The company also has a binding long-term supply agreement with General Motors to provide U.S.-sourced and manufactured rare earth materials, alloy, and finished magnets for more than a dozen vehicles on GM's Ultium platform.

When U.S. policy prioritizes domestic critical-mineral supply chains, MP is essentially the only American name in the lane. As the Cybercab and every other domestic EV scales production, U.S.-sourced magnets stop being a procurement issue and start being a national-security issue.

3. Globalstar (GSAT) — The Backup Connection You Didn't Know Robotaxis Need

A driverless car cannot afford to lose connectivity.

Cellular networks have dead zones. Tunnels. Mountain passes. Disaster areas. Even busy urban canyons where signal bounces unpredictably. For a Tesla in your driveway, this is annoying. For a Cybercab carrying a passenger, it's a safety issue.

The answer is satellite redundancy.

Globalstar is one of the few publicly traded low-Earth-orbit satellite operators with infrastructure already in the sky. The company explicitly markets satellite communications for drones, personnel, and autonomous vehicle connectivity in environments where cellular coverage fails or is degraded.

Globalstar also offers embeddable satellite transmitters and chipsets that integrate directly into vehicle and asset tracking products.

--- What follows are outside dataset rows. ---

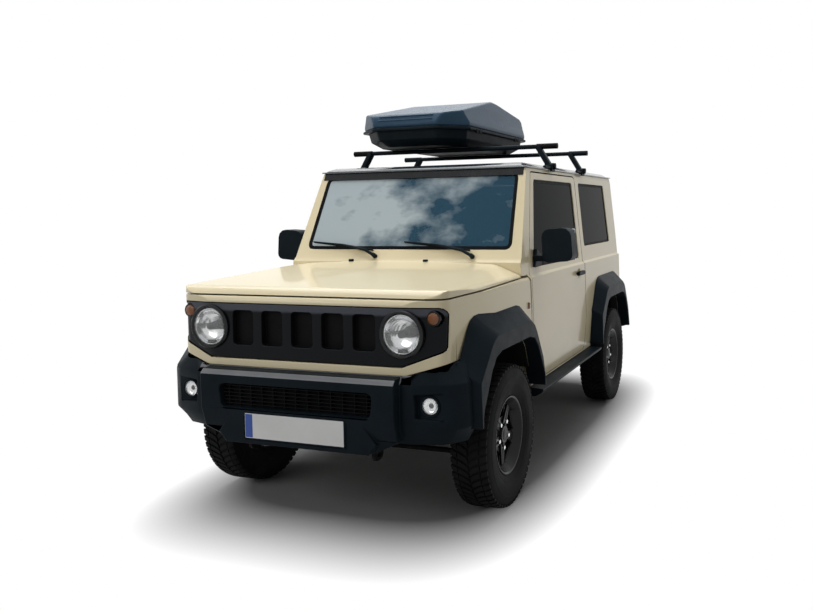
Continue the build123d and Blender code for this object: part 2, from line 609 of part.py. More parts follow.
ARM_Y, ARM_Z = AXLE_F - 140, AXLE_Z - 34  # the steering arms' tips
SPINDLE_R, SPINDLE_GAP = 22, 0.5


def knuckle():
    """The left steering knuckle: its pin barrel, flange, spindle, steering arm and brake caliper."""
    x1 = FLANGE_X["front"]
    piece = rod((PIN_X, AXLE_F, AXLE_Z - EAR_Z + 1), (PIN_X, AXLE_F, AXLE_Z + EAR_Z - 1), 25, 0)
    piece += rod((PIN_X, AXLE_F, AXLE_Z), (x1 - 14, AXLE_F, AXLE_Z), 40)
    piece += rod((x1 - 14, AXLE_F, AXLE_Z), (x1, AXLE_F, AXLE_Z), 64)
    piece += rod((x1, AXLE_F, AXLE_Z), (x1 + 40, AXLE_F, AXLE_Z), SPINDLE_R, 0)
    arm = [(PIN_X - 14, ARM_Y - 14, 13, 2), (PIN_X + 14, ARM_Y - 14, 13, 2), (x1 - 14, AXLE_F - 20), (PIN_X + 6, AXLE_F - 10)]
    piece += prism("z", arm, ARM_Z - 9, ARM_Z + 9)
    piece += block(x1 - 14, x1, AXLE_F + 50, AXLE_F + 140, AXLE_Z - 30, AXLE_Z + 50)
    return piece


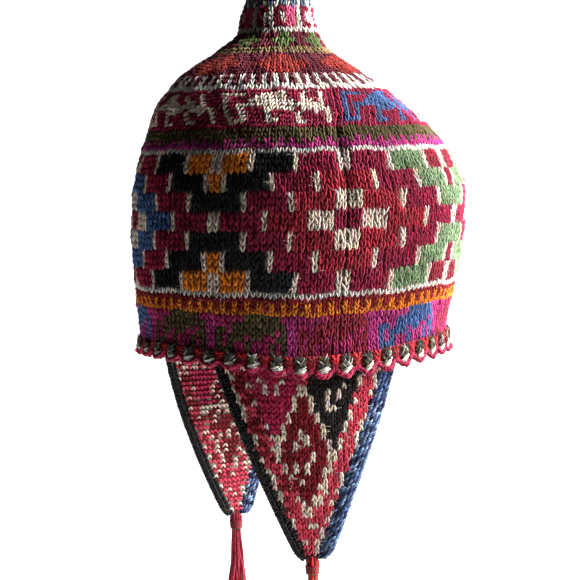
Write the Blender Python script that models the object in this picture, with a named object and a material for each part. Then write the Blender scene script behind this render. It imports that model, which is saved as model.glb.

If even a small fraction of the global robotaxi fleet ends up paying a few dollars a month for satellite-based backup connectivity and asset tracking, that's a recurring revenue stream almost nobody on the Street is modeling. The stock is small. Volatile. Beaten up. The exposure is real.

The Bottom Line

There's a version of this thesis where you wait until robotaxis are everywhere, then you find out you missed the trade.

There's another version where you spend an afternoon studying the parts list of a Cybercab and figure out who else gets paid every time one rolls off a Texas assembly line.

The three names above aren't safe. They aren't household names. Most of them haven't moved at all on the Cybercab story.

That's exactly why they're worth a look.